Problem statement →
Make an exact copy of all the data.

::: Recorded information

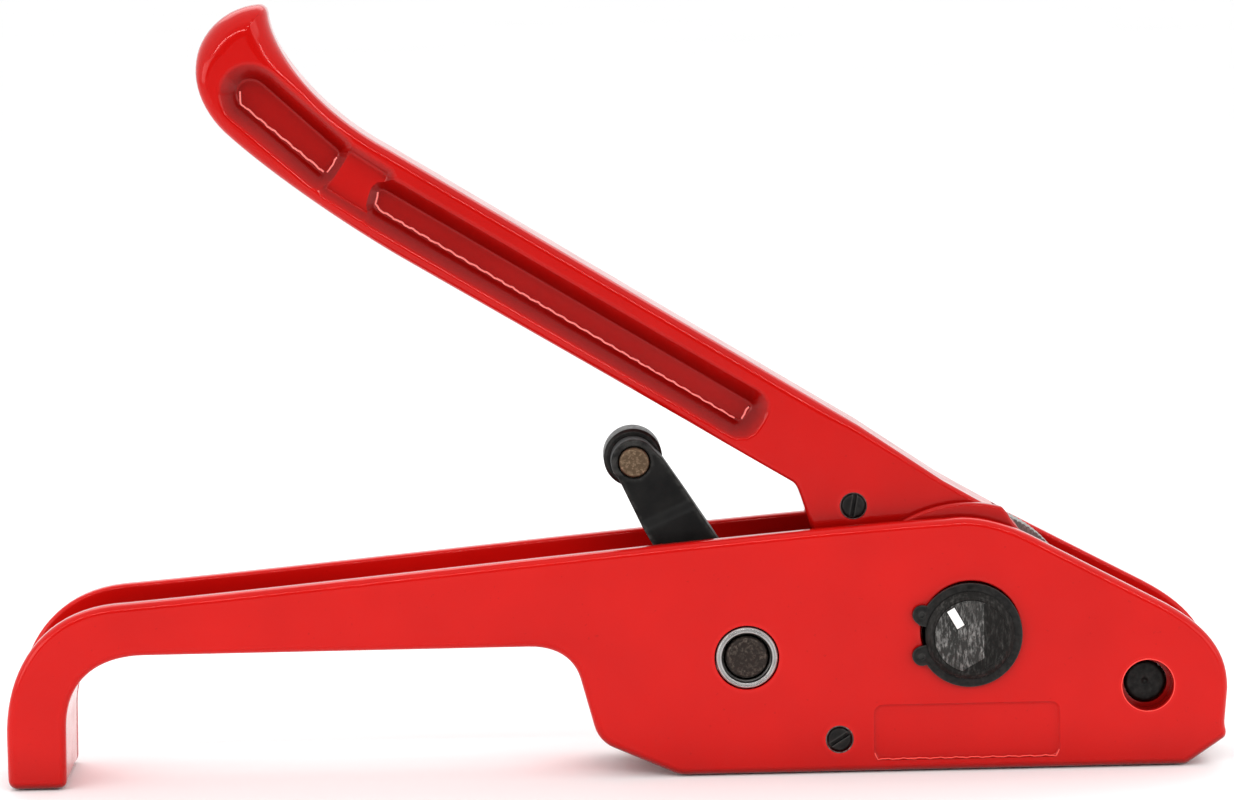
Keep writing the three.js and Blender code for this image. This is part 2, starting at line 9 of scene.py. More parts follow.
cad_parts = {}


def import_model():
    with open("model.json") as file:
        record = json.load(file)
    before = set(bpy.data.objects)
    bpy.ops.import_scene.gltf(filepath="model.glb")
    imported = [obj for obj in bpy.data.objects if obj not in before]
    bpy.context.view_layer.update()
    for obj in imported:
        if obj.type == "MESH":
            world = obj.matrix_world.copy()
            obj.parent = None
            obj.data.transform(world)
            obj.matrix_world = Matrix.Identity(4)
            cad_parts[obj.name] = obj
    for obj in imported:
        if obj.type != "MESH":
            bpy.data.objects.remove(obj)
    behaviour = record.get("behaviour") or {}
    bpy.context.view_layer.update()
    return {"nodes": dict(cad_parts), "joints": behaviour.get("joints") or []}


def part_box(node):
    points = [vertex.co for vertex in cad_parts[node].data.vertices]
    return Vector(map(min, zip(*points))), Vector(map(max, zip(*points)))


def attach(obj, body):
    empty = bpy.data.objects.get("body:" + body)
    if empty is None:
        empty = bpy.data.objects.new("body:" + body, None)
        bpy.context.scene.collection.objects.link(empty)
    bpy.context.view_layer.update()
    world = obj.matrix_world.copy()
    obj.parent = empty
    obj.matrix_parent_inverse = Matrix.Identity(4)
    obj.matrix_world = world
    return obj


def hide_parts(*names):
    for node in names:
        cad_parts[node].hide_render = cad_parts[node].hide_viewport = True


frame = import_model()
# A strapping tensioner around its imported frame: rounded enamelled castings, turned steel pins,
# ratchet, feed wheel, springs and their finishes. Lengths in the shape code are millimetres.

::::::

Output for this task →
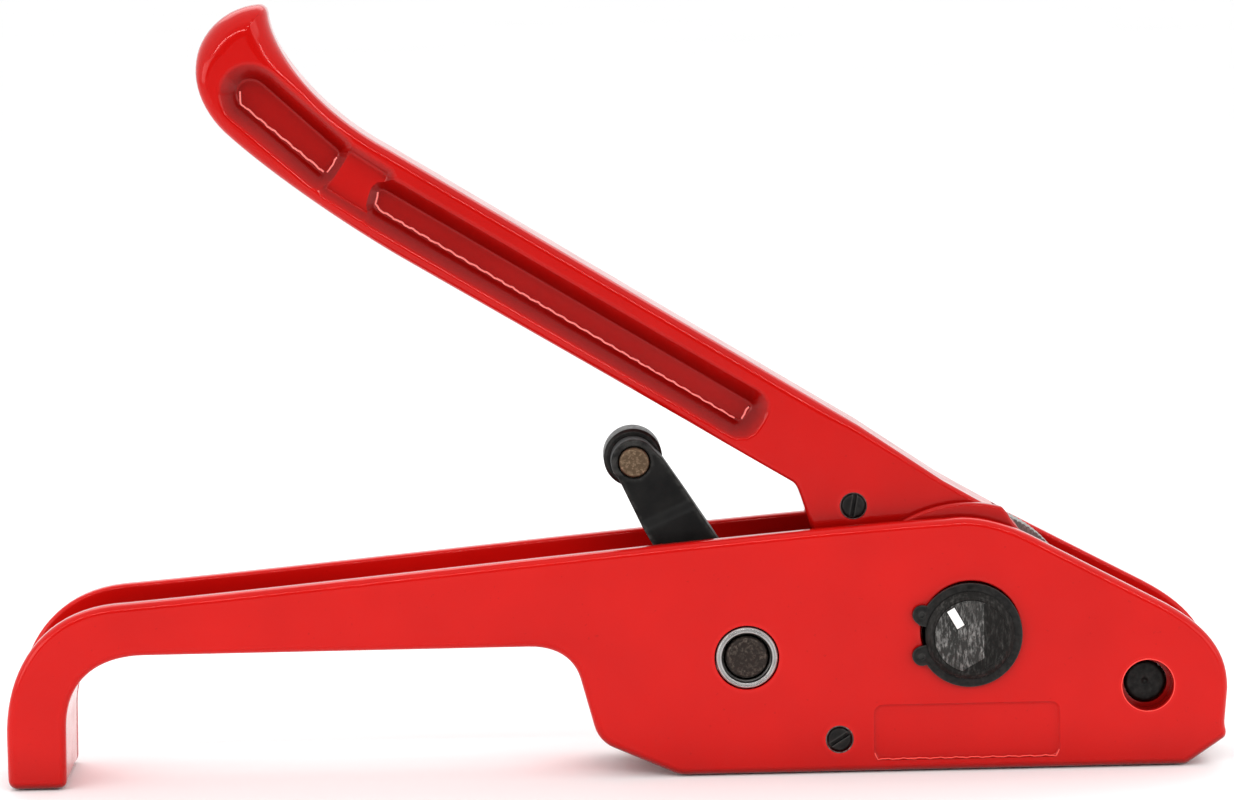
Keep writing the three.js and Blender code for this image. This is part 2, starting at line 9 of scene.py. More parts follow.
cad_parts = {}


def import_model():
    with open("model.json") as file:
        record = json.load(file)
    before = set(bpy.data.objects)
    bpy.ops.import_scene.gltf(filepath="model.glb")
    imported = [obj for obj in bpy.data.objects if obj not in before]
    bpy.context.view_layer.update()
    for obj in imported:
        if obj.type == "MESH":
            world = obj.matrix_world.copy()
            obj.parent = None
            obj.data.transform(world)
            obj.matrix_world = Matrix.Identity(4)
            cad_parts[obj.name] = obj
    for obj in imported:
        if obj.type != "MESH":
            bpy.data.objects.remove(obj)
    behaviour = record.get("behaviour") or {}
    bpy.context.view_layer.update()
    return {"nodes": dict(cad_parts), "joints": behaviour.get("joints") or []}


def part_box(node):
    points = [vertex.co for vertex in cad_parts[node].data.vertices]
    return Vector(map(min, zip(*points))), Vector(map(max, zip(*points)))


def attach(obj, body):
    empty = bpy.data.objects.get("body:" + body)
    if empty is None:
        empty = bpy.data.objects.new("body:" + body, None)
        bpy.context.scene.collection.objects.link(empty)
    bpy.context.view_layer.update()
    world = obj.matrix_world.copy()
    obj.parent = empty
    obj.matrix_parent_inverse = Matrix.Identity(4)
    obj.matrix_world = world
    return obj


def hide_parts(*names):
    for node in names:
        cad_parts[node].hide_render = cad_parts[node].hide_viewport = True


frame = import_model()
# A strapping tensioner around its imported frame: rounded enamelled castings, turned steel pins,
# ratchet, feed wheel, springs and their finishes. Lengths in the shape code are millimetres.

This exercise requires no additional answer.